Harwood was eventually identified. An inquest last year ruled that Harwood had unlawfully killed Tomlinson and he was put on trail for manslaughter. Incredibly, he was acquitted. However, the jury at the manslaughter trial was not told details of Harwood’s past record, notably a disciplinary hearing in which he illegally tried to arrest a driver in a road rage incident in 2001, retrospectively altering his notes to justify his actions. He left the force on health grounds before the hearing could take place, joining the Surrey force and returning to the Met in 2005 where he faced subsequent allegations of punching, throttling, kneeing and threatening other suspects while in uniform in other incidents.
This week’s hearing was initially set up to reconcile those two contradictory verdicts. However, Harwood’s lawyers intervened and Commander Julian Bennett who chaired the panel stated that Harwood had discredited the police service and undermined public confidence in it and had allowed him to resign. But also allowed him to keep his full pension. Ian Tomlinson’s family was, understandably, furious. The man who unlawfully killed him was allowed to walk free. They are now taking their case to the civil court.
Some could still argue that after reading all that Simon Harwood was just that clichéd bad apple. If so, why did the police, as an official body, try so hard and for so long to cover for him? To protect one of their own even after he was shown to be the worst kind of violent thug?
This is not an isolated incident. Take the case of Stephen Laurence. You might have heard about this. There’s a much fuller account of it here, but I’ll recap. Stephen was a teenager living in South London. In 1993 he and his friend were attacked by a gang of white youths chanting racist slogans. Stephen was killed. Five suspects were arrested but not convicted. The investigation against them was so flawed a public enquiry chaired by Sir William MacPherson was initiated. The subsequent report concluded that the Metropolitan Police force were ‘institutionally racist’ and that was why Stephen’s killers had not been convicted. Subsequent reports indicated something else. Detective Sergeant John Davidson, one of the murder inquiry’s detectives, had taken money from Clifford Norris, a known drug smuggler and the father of one of the chief suspects, David Norris, to obstruct the case and protect the suspects. Two unnamed police officers were arrested as a result of these allegations but no further action was taken. Dr Richard Stone who had sat on the panel of the MacPherson Inquiry said that the panel had felt that there was “a large amount of information that the police were either not processing or were suppressing” and “a strong smell of corruption”.

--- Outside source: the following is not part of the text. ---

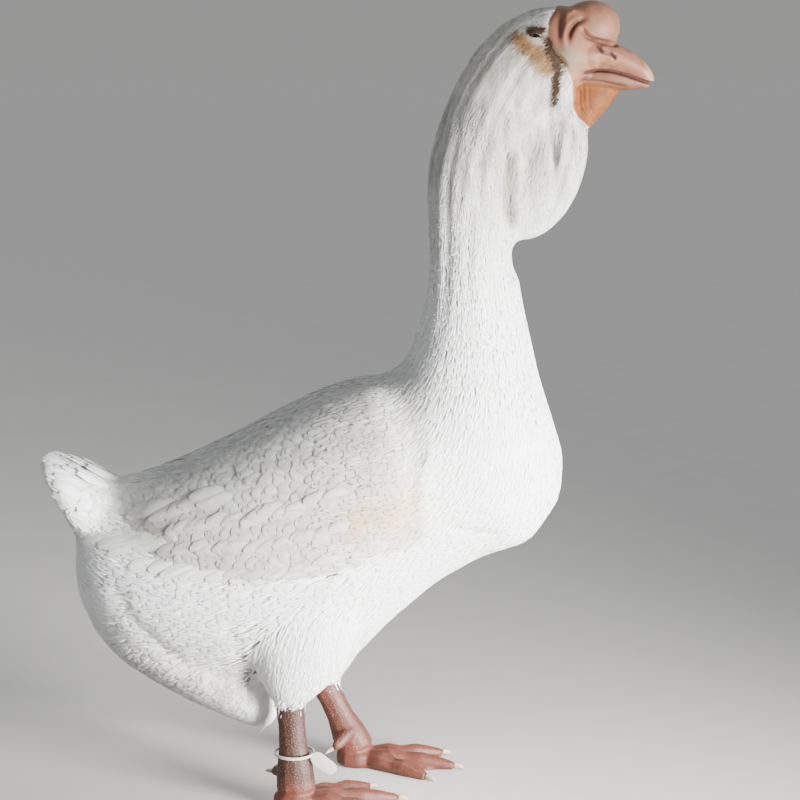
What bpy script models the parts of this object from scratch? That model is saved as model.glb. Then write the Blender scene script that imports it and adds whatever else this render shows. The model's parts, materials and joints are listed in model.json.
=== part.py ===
"""A lion-headed domestic goose: a white gander standing still, life size. Metres, +Z up.

The bird looks along +X and its left side is +Y. The origin lies on the floor, under the middle of its box.
The trunk, neck and head are one lofted form. Each of its stations is a section that runs from a point on
the back to a point on the belly or throat. Thin cuts part that form into named lengths. The knob, bill,
pouch, dewlap, paunch, thighs, wings and tail are lofts of their own, cut to it with GAP between.
"""

import math

import bmesh
import bpy
from mathutils import Matrix, Vector

# Driving dimensions
GAP = 0.00035  # clear space between neighbouring pieces
FORWARD = 0.0095  # brings the middle of the finished bird over the origin
ROUND = 20  # sides of a section of the body
SIDES = 14  # sides of a section of a smaller form
LEG_OUT = 0.070  # each leg's distance from the middle plane
ANKLE_Z = 0.014
RIGHT_LEG = (-0.070, 0.134, -0.062)  # hock x, height of the hock, x of the toe joint
LEFT_LEG = (-0.043, 0.106, 0.005)
TOE_IN = 12.0  # degrees that each foot turns towards the other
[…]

David Norris along with Gary Dobson were eventually tried and, on January 3 2012, nearly a decade since Stephen’s death, were found guilty of his murder.
Just two cases. I could have chosen many more. Both could have the bad apple cliché applied to them, both could have that cliché blown apart. The force – the institution – allowed these corrupt police officers not only to get away with it but to flourish as a result of it.

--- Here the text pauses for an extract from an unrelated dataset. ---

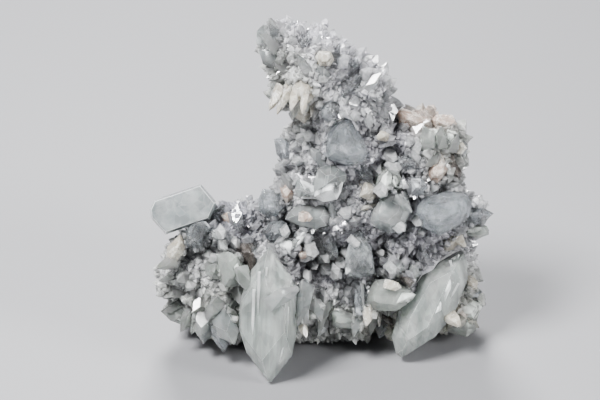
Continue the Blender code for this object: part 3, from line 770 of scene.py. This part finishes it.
# Stilbite: peach, pearly blades with fine lines along them, in small sheaves that grew between
# the crystals of the middle, the waist and the shoulder.
peach_finish = crystal_material(
    "peach_stilbite",
    clear=(0.68, 0.53, 0.45),
    clouded=(0.90, 0.83, 0.76),
    transmission=0.4,
    roughness=(0.1, 0.4),
    cloud=3,
    glow=0.8,
)
for node, heading in {
    "peach_blade_centre": 80,
    "brown_waist": 10,
    "peach_shoulder_left": 70,
    "peach_shoulder_right": 110,
    "brown_shoulder": 20,
}.items():
    grown_crystal(
        node, peach_finish, heading, pitch=0.5, depth=0.06, white_edges=False
    )


# The smoky crystals: brown, and clear enough to see into. Three show, on the left, the right
# and the shoulder, each wedged between paler ones.
smoky_finish = crystal_material(
    "smoky_crystal",
    clear=(0.26, 0.23, 0.21),
    clouded=(0.50, 0.46, 0.43),
    transmission=0.75,
    roughness=(0.0, 0.08),
    cloud=3,
    glow=0.3,
    tint=(0.55, 0.47, 0.4, 110),
)
for node in ("smoky_wedge_left", "smoky_flat_right", "smoky_shoulder"):
    grown_crystal(node, smoky_finish, white_edges=False)


# The bright growth ridges on the two large front crystals: narrow steps of the same apophyllite
# that stand a little proud of their faces and catch the light; their white, from the white edge
# material, is a painted highlight. Each is a slim crystal, sunk in.
SUNK_SHARE = 0.25  # of its length, in what carries it
SPARE = 0.1 * MM  # left free inside the specimen's box


def small_crystal(draw, length, blunt=0.0, steep=30, over_edges=True, oblique=0):
    """Corners and faces of a small crystal, one unit wide, with its root at the origin along Z."""
    solid = bmesh.new()
    bmesh.ops.create_cube(solid, size=1.0)
    bmesh.ops.scale(solid, verts=solid.verts, vec=(1, draw.uniform(0.7, 1), length))
    bmesh.ops.translate(solid, verts=solid.verts, vec=(0, 0, length / 2))
    ways = ((1, 1), (-1, 1), (-1, -1), (1, -1))
    if not over_edges:
        ways = ((1, 0), (0, 1), (-1, 0), (0, -1))
    steep = math.radians(steep)
    for across, along in ways:
        level = Vector((across, along, 0)).normalized()
        normal = level * math.cos(steep) + Vector((0, 0, math.sin(steep)))
        cut_off(solid, Vector((0, 0, length)) - normal * draw.uniform(0, 0.16), normal)
    if blunt:
        normal = Vector((draw.uniform(-0.2, 0.2), draw.uniform(-0.2, 0.2), 1)).normalized()
        cut_off(solid, Vector((0, 0, length - blunt)), normal)
    for _ in range(oblique):
        around = draw.uniform(0, math.tau)
        normal = Vector((math.cos(around), math.sin(around), draw.uniform(-0.3, 0.8))).normalized()
        cut_off(solid, Vector((0, 0, length * 0.55)) + normal * draw.uniform(0.22, 0.34), normal)
    bmesh.ops.recalc_face_normals(solid, faces=solid.faces)
    bmesh.ops.triangulate(solid, faces=solid.faces)
    solid.verts.index_update()
    corners = np.array([vert.co for vert in solid.verts], np.float32)
    faces = np.array([[vert.index for vert in face.verts] for face in solid.faces], np.int32)
    solid.free()
    return corners, faces


def joined_crystals(name, meshes, tones, material):
    """One mesh of many crystals' corners and faces, each with its own shade."""
    starts = np.cumsum([0] + [len(corners) for corners, _ in meshes])
    corners = np.concatenate([corners for corners, _ in meshes])
    faces = np.concatenate([faces + start for (_, faces), start in zip(meshes, starts)])
    mesh = bpy.data.meshes.new(name)
    mesh.from_pydata(corners.tolist(), [], faces.tolist())
    shades = np.repeat(np.array(tones, np.float32), [3 * len(f) for _, f in meshes], axis=0)
    shades *= np.repeat(np.random.default_rng(4).uniform(0.78, 1.15, (len(faces), 1)), 3, axis=0)
    add_piece(name, mesh, material, tones=shades)


def set_crystal(root_at, tip_at, width, lean, habit, draw):
    """A crystal with its root and its tip at places on the show side, rooted in what is there.

    It leans out towards the viewer by lean of the length that shows, and is left out where it
    would pass the specimen's box.
    """
    aim = (RIGHT * root_at[0] + UP * root_at[1]) * MM - EYE
    hit = whole_tree.ray_cast(EYE, aim.normalized())[0]
    if hit is None:
        return None
    across, up = (tip_at[i] - root_at[i] for i in (0, 1))
    length = math.hypot(across, up)
    axis = (RIGHT * across + UP * up + OUT * length * lean) * MM
    sunk = SUNK_SHARE * axis.length
    root = hit - axis.normalized() * sunk
    corners, faces = habit
    shape = np.array([width * MM, width * MM, (axis.length + sunk) / corners[:, 2].max()])
    turn = Vector((0, 0, 1)).rotation_difference(axis).to_matrix()
    turn = turn @ Matrix.Rotation(draw.uniform(0, math.tau), 3, "Z")
    placed = (corners * shape) @ np.array(turn).T + np.array(root)
    low, high = (np.array(corner) for corner in cad_box)
    if (placed < low + SPARE).any() or (placed > high - SPARE).any():
        return None
    return placed, faces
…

So what has all this got to do with CHOKED? Well, sometimes it’s hard to write a police procedural when this is going on in the real world. It’s difficult to write about damaged but basically decent coppers trying to catch criminals, keep the public safe and generally doing the job they are paid to do. Coppers like our Phil Brennan who, in the same way Philip Marlowe or Lew Archer wouldn’t be a private eye in real life, probably wouldn’t be a police officer. Sometimes Linda and I feel like we’re just writing police propaganda, books that say, ‘Don’t look too closely at what we’re doing in the real world, just read about someone who punishes the bad guys and rewards the good ones’. Maybe that’s just too simplistic and I’d like to think that our books are more complex than that but when you read stuff like the cases detailed above it’s hard not to feel that way.

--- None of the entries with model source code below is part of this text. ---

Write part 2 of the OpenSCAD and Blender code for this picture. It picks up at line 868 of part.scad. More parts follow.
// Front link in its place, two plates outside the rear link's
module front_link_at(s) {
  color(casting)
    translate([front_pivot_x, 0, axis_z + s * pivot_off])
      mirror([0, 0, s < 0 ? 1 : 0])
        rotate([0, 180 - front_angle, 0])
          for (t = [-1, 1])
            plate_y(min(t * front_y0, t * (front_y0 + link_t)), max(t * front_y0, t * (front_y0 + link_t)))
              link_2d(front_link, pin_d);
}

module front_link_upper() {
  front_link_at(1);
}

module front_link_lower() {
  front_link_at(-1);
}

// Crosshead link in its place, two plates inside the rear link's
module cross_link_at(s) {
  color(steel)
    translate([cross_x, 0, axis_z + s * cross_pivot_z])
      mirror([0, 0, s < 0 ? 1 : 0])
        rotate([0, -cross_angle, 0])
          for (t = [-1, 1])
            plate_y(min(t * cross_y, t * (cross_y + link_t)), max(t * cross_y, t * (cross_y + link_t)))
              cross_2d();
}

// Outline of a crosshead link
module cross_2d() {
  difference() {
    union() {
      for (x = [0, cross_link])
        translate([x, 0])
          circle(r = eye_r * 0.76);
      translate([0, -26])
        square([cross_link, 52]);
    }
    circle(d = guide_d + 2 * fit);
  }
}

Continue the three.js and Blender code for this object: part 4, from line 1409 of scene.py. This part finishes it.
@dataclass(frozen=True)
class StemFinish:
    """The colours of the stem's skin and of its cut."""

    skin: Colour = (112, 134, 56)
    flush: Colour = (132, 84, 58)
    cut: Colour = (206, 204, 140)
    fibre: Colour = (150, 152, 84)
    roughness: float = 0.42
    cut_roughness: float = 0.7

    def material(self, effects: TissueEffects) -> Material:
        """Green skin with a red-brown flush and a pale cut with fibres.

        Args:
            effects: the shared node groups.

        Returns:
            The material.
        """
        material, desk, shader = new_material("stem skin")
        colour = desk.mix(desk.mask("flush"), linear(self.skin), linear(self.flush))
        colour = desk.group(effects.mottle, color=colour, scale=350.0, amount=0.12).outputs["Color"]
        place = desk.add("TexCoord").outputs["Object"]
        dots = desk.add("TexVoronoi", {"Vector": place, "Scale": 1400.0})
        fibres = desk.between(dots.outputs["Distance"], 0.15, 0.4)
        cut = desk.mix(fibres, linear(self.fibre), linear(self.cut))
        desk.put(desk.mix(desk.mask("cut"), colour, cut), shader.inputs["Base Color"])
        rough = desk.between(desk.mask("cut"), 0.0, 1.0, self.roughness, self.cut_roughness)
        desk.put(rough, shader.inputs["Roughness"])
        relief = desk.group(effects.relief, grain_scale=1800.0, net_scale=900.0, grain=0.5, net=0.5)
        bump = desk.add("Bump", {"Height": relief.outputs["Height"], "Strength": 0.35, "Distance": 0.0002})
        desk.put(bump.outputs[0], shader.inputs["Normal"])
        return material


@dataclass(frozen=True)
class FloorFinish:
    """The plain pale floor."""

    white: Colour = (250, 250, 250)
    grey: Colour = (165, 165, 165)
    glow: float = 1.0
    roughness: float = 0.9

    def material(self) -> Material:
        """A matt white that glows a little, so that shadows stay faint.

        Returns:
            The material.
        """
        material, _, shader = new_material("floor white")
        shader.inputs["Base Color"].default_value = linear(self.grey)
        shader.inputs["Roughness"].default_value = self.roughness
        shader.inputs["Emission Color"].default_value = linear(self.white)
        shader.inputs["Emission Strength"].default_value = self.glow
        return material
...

I know all cops aren’t like that. I’ve met some that are wonderful individuals. Who care deeply about the work they do and the public they try to serve and protect. I’ve also met ex-officers who had to leave because their voice, one of integrity and decency, was being drowned out.
So what do we do about it? CHOKED isn’t really a police procedural. It focuses on Marina Esposito, a psychologist hunting for her missing child. The police are sidelined for once. And I have to say, it felt cathartic to do it. I hope it works.
Having said all that, the next one, THE DOLL’S HOUSE, currently being written, is procedural once more. It has to be for the kind of case it involves. And it’s started me thinking again. Maybe by presenting police officers as complex individuals instead of black and white cyphers. I like to think we’ve put in characters to the Tania novels that don’t fit the stereotype. We’ve had corrupt coppers, amoral, ambitious coppers. We’ve had corrupt but redeemed cops. We’ve had cops who are computer nerds, marathon runners and amateur dramatic performers. We’ve had decent, if flawed, cops. We’ve had characters. We’ve had people.
But, a dissenting voice could say, it all turns out alright in the end. The good guys get rewarded, the bad guys get punished. Well . . . not always. Generally, yes, but not always. I like to mix it up a bit. The body count in the books is quite high, as is the turnover of leading characters. This, I think, is a real reflection of the job. If the cases in the books were real, there would be quite a high attrition rate. The characters are put in dangerous situations. They could lose their lives.
And that’s why we keep writing them. Because writing about people in extreme situations is what crime fiction is all about. Or at least a large part of it. And police officers are a godsend for that. So I don’t want to be seen to bang a drum for a non-existent police force. The books aren’t propaganda. If the police force want that, they can do it themselves. We just want to write the best crime novels we can.
And as for Simon Harwood . . . I’d love to put him – or someone very similar to him for legal reasons, of course – in a book. After what he’s managed to get away with, (with the blessing and complicity of the force) after the people he has hurt or killed, he deserves it. And I think we could be excused if in this one instance we could guarantee his ending would not be a happy one.
If the only justice Ian Tomlinson’s family can get in this world is poetic, then so be it.